In my view, the position adopted by the majority in Red Eagle better reflects how tribunals have interpreted FET clauses expressly linked to the MST. I have explained elsewhere that two main conclusions emerge from NAFTA case law on the FET clause: (1) the vast majority of tribunals have interpreted the standard narrowly to include only a limited number of elements of protection; (2) they have also required a high threshold of gravity or seriousness to find a breach. As a result of these narrow interpretations, NAFTA tribunals have concluded that the host State violated the FET clause in a limited number of cases. My recent survey of awards shows that the success rate of NAFTA claims is 25%, which is significantly lower than that of claims filed under stand-alone FET clauses where claimants have a 50% chance of being successful (see here). I have also examined here several recent awards decided under the CAFTA-DR, which contains a FET clause with the same language as the US Model BIT. Not surprisingly, CAFTA tribunals have consistently followed NAFTA case law regarding (almost) all major aspects defining the standard. Similarly, almost all of the 42 awards (NAFTA, CAFTA, and others) I have examined interpreting this type of clause did not consider legitimate expectations a stand-alone element of the FET standard, but rather as a factor to be taken into account when assessing other elements (arbitrariness, due process). I have only found a few exceptions: the majority in the NAFTA Bilcon award (paras. 444-45, 448-49, 455ff., 470, 589) and the CAFTA Lopez award (paras. 420-23).

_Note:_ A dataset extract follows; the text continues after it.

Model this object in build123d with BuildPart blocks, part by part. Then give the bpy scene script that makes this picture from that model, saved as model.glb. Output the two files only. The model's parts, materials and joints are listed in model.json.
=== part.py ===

Recently in the IC Power case, decided under the Peru-Singapore FTA, the tribunal also took that position (paras. 306, 311). But these few isolated decisions remain outliers. The position adopted by the majority in Red Eagle, which must have been influenced by the views of Sands previously expressed in his dissenting opinion in the Eco Oro case, is in line with the orthodox approach on how to interpret FET clauses linked to the MST. Its reasoning is likely going to be followed by many future tribunals interpreting similar FET clauses based on the US Model BIT.